The park includes the Harper Family Log House, as part of its Brookside Nature Center. This 1½ story log cabin, historically known as the Richard Thomas Harper House, was built in the 1870s, in Poolesville, Maryland, located in western Montgomery County. In 1976, the Maryland-National Capital Park and Planning Commission (M–NCPPC) dismantled the house and reassembled it in Wheaton Regional Park, to serve as an exemplar of a pioneer cabin, for the United States Bicentennial. Throughout the late 19th and first half of the 20th centuries, the log house was the home of an African-American landowning family. It consisted of one downstairs room and two upstairs rooms. It had a large stone fireplace with a brick stack. The parents in the family raised a total of 15 children in this three room house, although not all of the children lived there at the same time.

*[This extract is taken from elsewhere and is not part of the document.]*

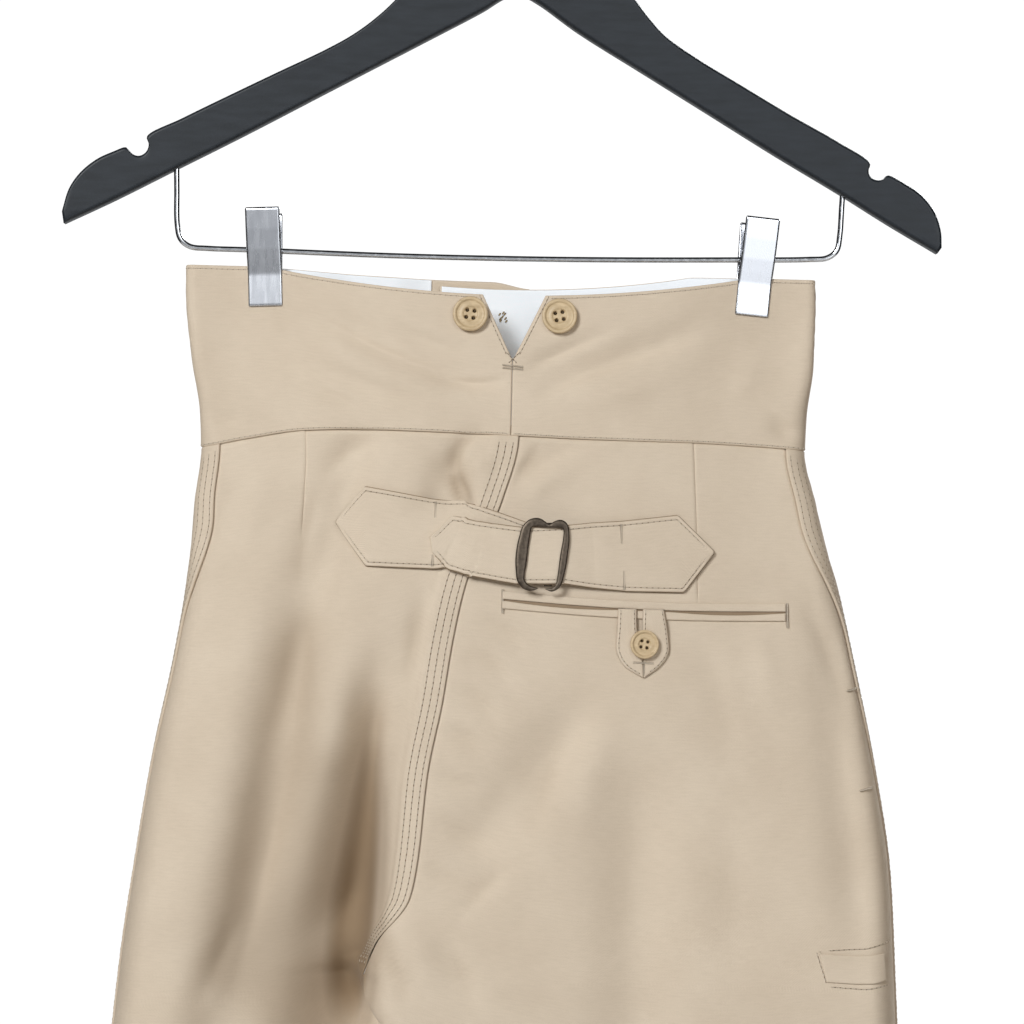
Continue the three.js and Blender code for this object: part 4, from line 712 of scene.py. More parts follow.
def dart_height(side, distance, h):
    """Step of a dart: cloth on its left lies on top, flush again some millimetres away."""
    length = DARTS[side][-1][0]
    share = 1 - ease(length - 8, length + 1, h)
    on_top = distance > 0 if side == "left" else distance < 0
    groove = 0.4 * share * np.exp(-((distance / 0.7) ** 2))
    return DART_STEP * share * on_top * np.exp(-np.abs(distance) / 5.0) - groove


panels = {}
for side in ("left", "right"):
    facing = 1.0 if side == "left" else -1.0
    line, run, fold_at = ring(side, ROWS, inside_end(side, "back", ROWS), inside_end(side, "front", ROWS))
    fold_x = side_x[side](ROWS) - SIGN[side] * depth["fold"](ROWS) * (1 - np.cos(side_seam_angle(ROWS)))
    seam = run_at_x(line, run, fold_at, fold_x)
    whole = run[:, -1]
    zero = np.zeros(len(ROWS))
    h = ROWS[:, None]
    hem = 0.9 * (h > 994.5) - 2.2 * (1 - ease(80.4, 82.6, h))
    # back: from the seat seam over the dart's line to some millimetres past the side seam
    dart_x = np.interp(ROWS, *np.array(DARTS[side]).T)
    dart = run_at_x(line, run, fold_at, dart_x)
    at = np.concatenate([columns_between(zero, dart - 0.04, 52),
                         columns_between(dart + 0.04, seam + LAP, 66)], 1)
    points = cut(line, run, at)
    under = 1.25 * ease(-1.5, 1.0, at - seam[:, None])
    outer = hem - under + dart_height(side, at - dart[:, None], h)
    if side == "left":
        outer = outer + fell_height(at, h)
        normals = grid_normals(points, facing)
    else:
        extra = (np.array([1, 0.55, 0.2]) * mix(LAP, 0.4, ease(296, 322, h)))[:, :, None]
        tangent = unit(points[:, :1] - points[:, 5:6])
        points = np.concatenate([points[:, :1] + tangent * extra, points], 1)
        drop = UNDER_DROP * (1 - ease(-1.2, 1.8, at)) * (1 - ease(300, 330, h))
        first = outer[:, :1] - UNDER_DROP * (1 - ease(300, 330, h))
        outer = np.concatenate([np.repeat(first, 3, 1), outer - drop], 1)
        normals = grid_normals(points, facing)
    inner = CLOTH_IN - outer
    panels["back", side] = (points, outer, inner, facing, normals)
    # front: from the side seam to the fly
    at = columns_between(seam, whole, 62)
    points = cut(line, run, at)
    outer = hem + fell_height(at - seam[:, None], h)
    panels["front", side] = (points, outer, CLOTH_IN - np.minimum(outer, 0), facing,
                             grid_normals(points, facing))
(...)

The park is also the home to the Ovid Hazen Wells Carousel and a miniature train. The Herschell Spillman carousel, constructed in 1915, by the Herschell Spillman Company, in North Tonawanda, New York, operated as the Smithsonian Carousel on the National Mall from April 12, 1967, until 1981. The musical carousel has 33 jumping horses, three zebras, and two chariots. It was purchased by the M–NCPPC and is on loan to Wheaton Regional Park, with its future home designated to be the Ovid Hazen Wells Recreational Park, in Clarksburg, Maryland, which is located in northern Montgomery County.

The Wheaton Miniature Train is a replica of 1863 C. P. Huntington engine and passenger cars; it takes passengers on a short tour of the park. The train and carousel operate weekends only in April and September and daily from May through August.